There are approximately 16 young people taking part in the festival as well as staff, and there’s a real buzz about the place as the kids put the final touches to their Carnival creations. According to Project Co-Ordinator with the group, Catherine O’Donnell , the workshops have proved to be a spooktacular success.
“The children are aged between 11-13 and all come from the outer North and Greater Shantallow areas. Then we have two staff - Aileen Mellon and Leila Scheinpflug - working with the kids to develop their ideas, in conjunction with the help we’re getting from Derry City Council and the North West Carnival Initiative,” she explained.
“We’re currently working on our costumes, and have decided on a Pirate and Viking theme. It’s been great because we’ve got a head start on some of the costumes thanks to the carnival initiative and their artistic curator Kevin O’Neill, who was working with the children this week.
“They’re coming up with some great ideas for hair, make-up and props and are really getting involved in the creative process. We’ll be making things like lanterns, swords, and other spooky accessories to go with the costumes, and the children are all very enthusiastic - we’re really getting into the spirit of the carnival.”
While the emphasis is of course on fun, there is also a serious side to the creepy creativity, which will shine a light on the talents of the young people in the area, who don’t always get the opportunity to show off their skills.
“Schemes like these are vital for getting local communities involved and giving young people alternatives to the anti-social activities that can be a temptation when there is a lack of options for them,” Catherine stressed.

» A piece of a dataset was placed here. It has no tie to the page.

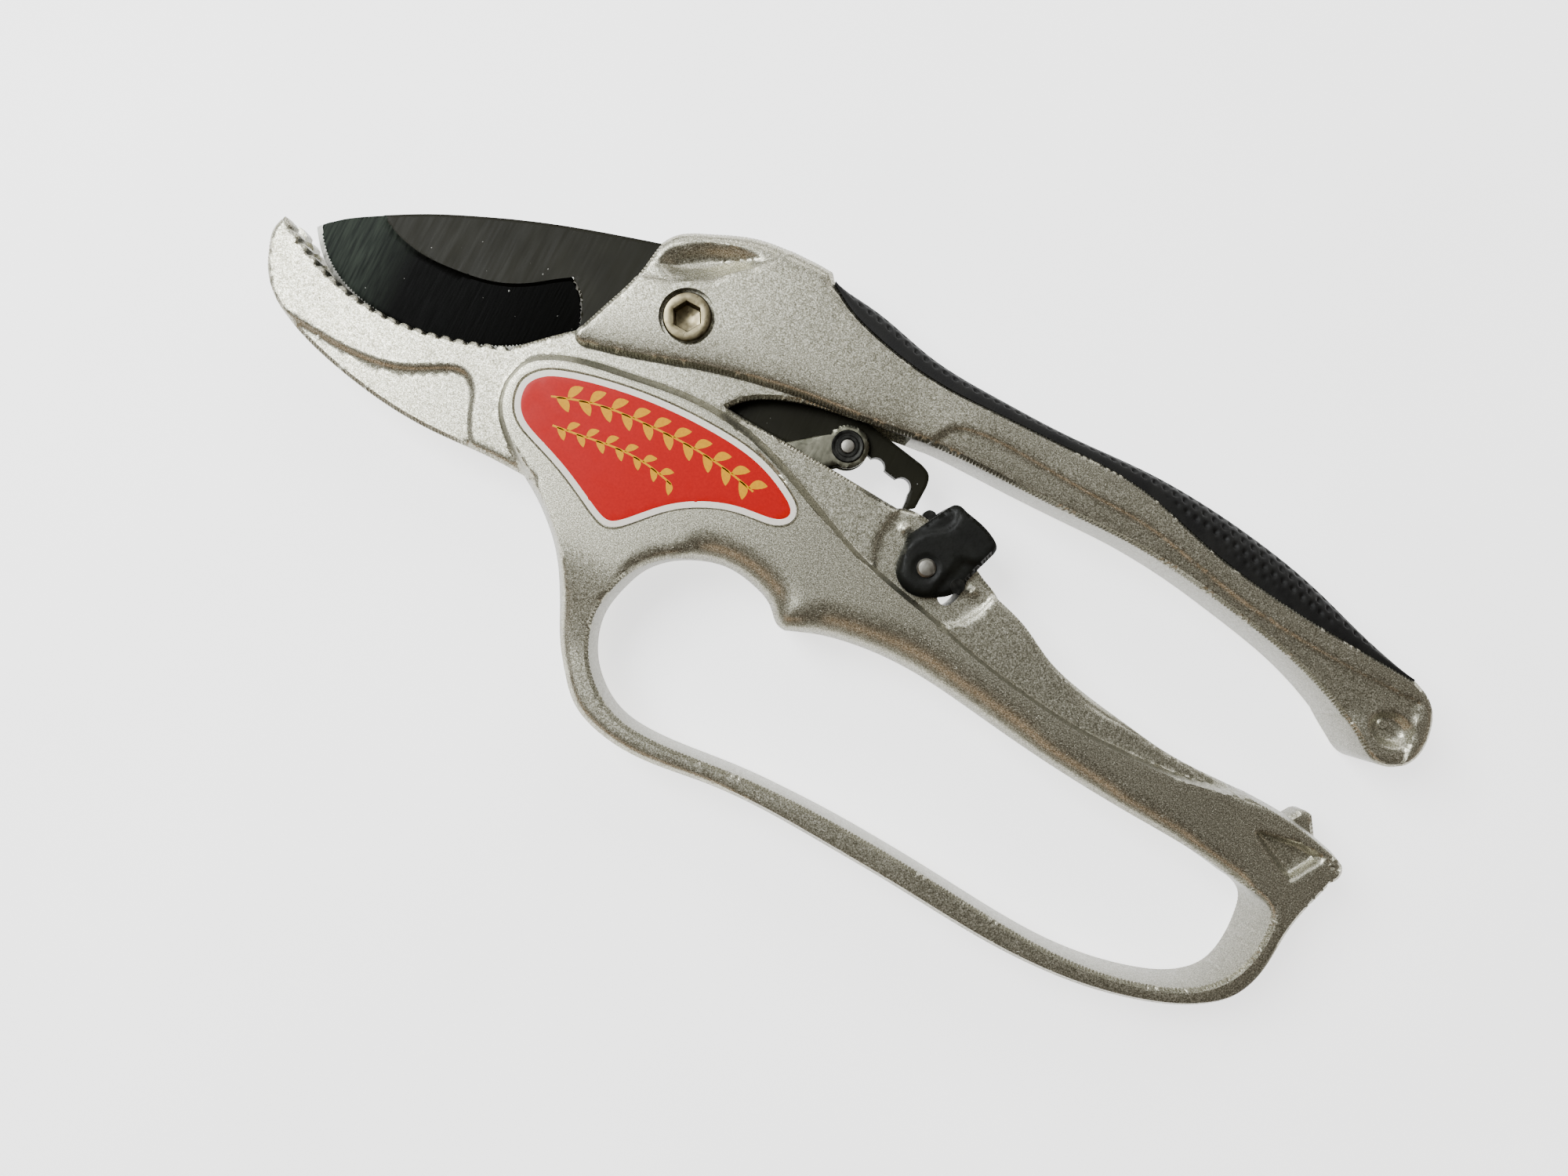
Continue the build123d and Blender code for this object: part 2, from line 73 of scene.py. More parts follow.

“We work very closely with our young people to get them involved in the local community and off the streets. It’s so important for the bigger picture as these children are being allowed to contribute to their city and take pride in representing their area.
“It boosts their confidence and gives them the chance to show what a positive impact they can have on their area if given the opportunity. They share a real sense of belonging and purpose - this is something they can give back to the city, and something to make their parents proud.
“It also raises the profile of the area which is brilliant. We had a lot of negative publicity over the summer due to the anti-social behaviour of a small number of individuals, which created the wrong type of headlines for us.
“This provides the young people with the chance to show what they are really capable of. We have so much good work going on within the community and our young people aren’t given the publicity or credit for their hard work and positive achievements.”
And with a busy year ahead in 2013, the group is all set to do its bit for the City of Culture, as Catherine highlighted.
“Events such as this are vital in the run up to 2013, and the group is getting really excited about what the year ahead holds for the city.
“These children are positive, vibrant and full of life, and have so much to contribute. Events such as the Halloween carnival give them the chance to show what they are capable of when given the chance, and we intend to grab that opportunity with both hands.”
For more information about the 2012 Carnival of Light Parade and the full Hallowe’en programme, go to www.derrycity.gov.uk/halloween, follow all the fun on Facebook at www.facebook.com/banksofthefoylehalloweencarnival, or telephone: 71 365151.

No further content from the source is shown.